== GIVEN DATA ==
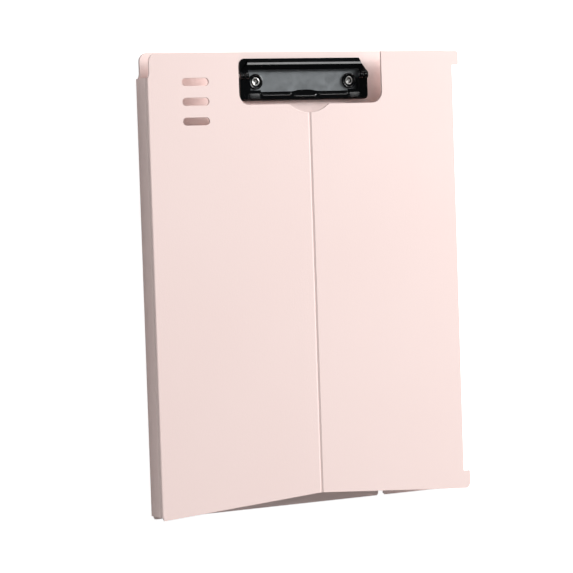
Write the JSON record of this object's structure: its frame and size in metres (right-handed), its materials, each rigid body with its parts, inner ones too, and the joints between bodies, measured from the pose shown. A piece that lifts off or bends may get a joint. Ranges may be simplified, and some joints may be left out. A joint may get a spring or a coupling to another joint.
{
  "type": "storage clipboard folder",
  "caption": "A4 storage clipboard folder: a flat back panel with a lever clip, a spine and a fold-over cover notched round the clip, joined by pressed creases.",
  "frame": {"origin": "centre of the box at the back panel's outer face, which lies on the table", "axes": "+Z out of the front cover, +Y towards the clip end, +X from the spine to the opening edge"},
  "size_m": [0.25, 0.315, 0.0155],
  "materials": {
    "sheet": "pale pink polypropylene, fine matte grain",
    "crease": "the same sheet, pressed thin and smooth",
    "clip_lacquer": "satin black lacquer on steel",
    "clip_plate": "dark grey plated steel",
    "pin_steel": "plain turned steel",
    "spring_wire": "drawn spring wire",
    "nickel": "bright nickel plating"
  },
  "bodies": {
    "back": {"back_panel": "sheet", "back_crease": "crease", "clip_base": "clip_plate", "pivot_pin_left": "pin_steel", "pivot_pin_right": "pin_steel", "spring_left": "spring_wire", "spring_right": "spring_wire", "cup_left": "clip_lacquer", "cup_right": "clip_lacquer", "eyelet_left": "nickel", "eyelet_right": "nickel", "washer_left": "nickel", "washer_right": "nickel"},
    "spine": {"spine_panel": "sheet", "front_crease": "crease"},
    "cover_inner": {"cover_inner_leaf": "sheet", "centre_crease": "crease"},
    "cover_outer": {"cover_outer_leaf": "sheet"},
    "lever": {"clip_lever": "clip_lacquer"}
  },
  "joints": [
    {"name": "spine_hinge", "type": "hinge", "parent": "back", "child": "spine", "pos_m": [-0.12425, 0, 0.00075], "axis": [0, -1, 0], "range_deg": [0, 180]},
    {"name": "cover_hinge", "type": "hinge", "parent": "spine", "child": "cover_inner", "pos_m": [-0.12425, 0, 0.01475], "axis": [0, -1, 0], "range_deg": [0, 180]},
    {"name": "cover_fold", "type": "hinge", "parent": "cover_inner", "child": "cover_outer", "pos_m": [0.001, 0, 0.0155], "axis": [0, -1, 0], "range_deg": [0, 178]},
    {"name": "clip_lever_pivot", "type": "hinge", "parent": "back", "child": "lever", "pos_m": [0.0032, 0.1409, 0.0048], "axis": [-1, 0, 0], "range_deg": [0, 16], "stiffness_Nm_per_rad": 0.25, "springref_deg": -40.11, "deforming": ["spring_left", "spring_right"]}
  ]
}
===
REQUIREMENTS:
Would you reproduce the material above in full, exactly as given?

OUTPUT OF THE TASK:
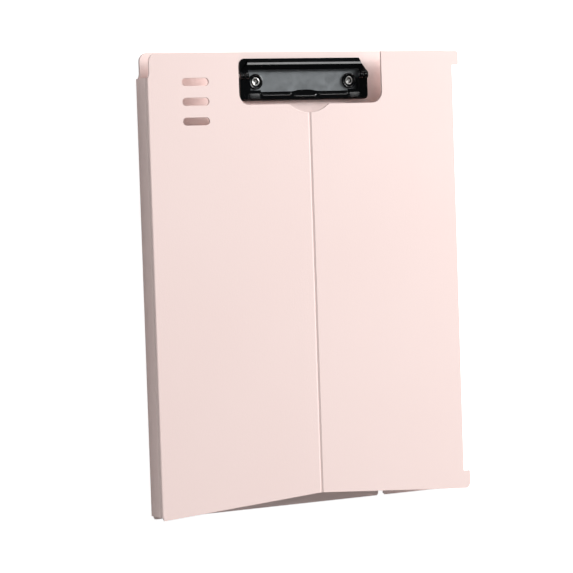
Write the JSON record of this object's structure: its frame and size in metres (right-handed), its materials, each rigid body with its parts, inner ones too, and the joints between bodies, measured from the pose shown. A piece that lifts off or bends may get a joint. Ranges may be simplified, and some joints may be left out. A joint may get a spring or a coupling to another joint.
{
  "type": "storage clipboard folder",
  "caption": "A4 storage clipboard folder: a flat back panel with a lever clip, a spine and a fold-over cover notched round the clip, joined by pressed creases.",
  "frame": {"origin": "centre of the box at the back panel's outer face, which lies on the table", "axes": "+Z out of the front cover, +Y towards the clip end, +X from the spine to the opening edge"},
  "size_m": [0.25, 0.315, 0.0155],
  "materials": {
    "sheet": "pale pink polypropylene, fine matte grain",
    "crease": "the same sheet, pressed thin and smooth",
    "clip_lacquer": "satin black lacquer on steel",
    "clip_plate": "dark grey plated steel",
    "pin_steel": "plain turned steel",
    "spring_wire": "drawn spring wire",
    "nickel": "bright nickel plating"
  },
  "bodies": {
    "back": {"back_panel": "sheet", "back_crease": "crease", "clip_base": "clip_plate", "pivot_pin_left": "pin_steel", "pivot_pin_right": "pin_steel", "spring_left": "spring_wire", "spring_right": "spring_wire", "cup_left": "clip_lacquer", "cup_right": "clip_lacquer", "eyelet_left": "nickel", "eyelet_right": "nickel", "washer_left": "nickel", "washer_right": "nickel"},
    "spine": {"spine_panel": "sheet", "front_crease": "crease"},
    "cover_inner": {"cover_inner_leaf": "sheet", "centre_crease": "crease"},
    "cover_outer": {"cover_outer_leaf": "sheet"},
    "lever": {"clip_lever": "clip_lacquer"}
  },
  "joints": [
    {"name": "spine_hinge", "type": "hinge", "parent": "back", "child": "spine", "pos_m": [-0.12425, 0, 0.00075], "axis": [0, -1, 0], "range_deg": [0, 180]},
    {"name": "cover_hinge", "type": "hinge", "parent": "spine", "child": "cover_inner", "pos_m": [-0.12425, 0, 0.01475], "axis": [0, -1, 0], "range_deg": [0, 180]},
    {"name": "cover_fold", "type": "hinge", "parent": "cover_inner", "child": "cover_outer", "pos_m": [0.001, 0, 0.0155], "axis": [0, -1, 0], "range_deg": [0, 178]},
    {"name": "clip_lever_pivot", "type": "hinge", "parent": "back", "child": "lever", "pos_m": [0.0032, 0.1409, 0.0048], "axis": [-1, 0, 0], "range_deg": [0, 16], "stiffness_Nm_per_rad": 0.25, "springref_deg": -40.11, "deforming": ["spring_left", "spring_right"]}
  ]
}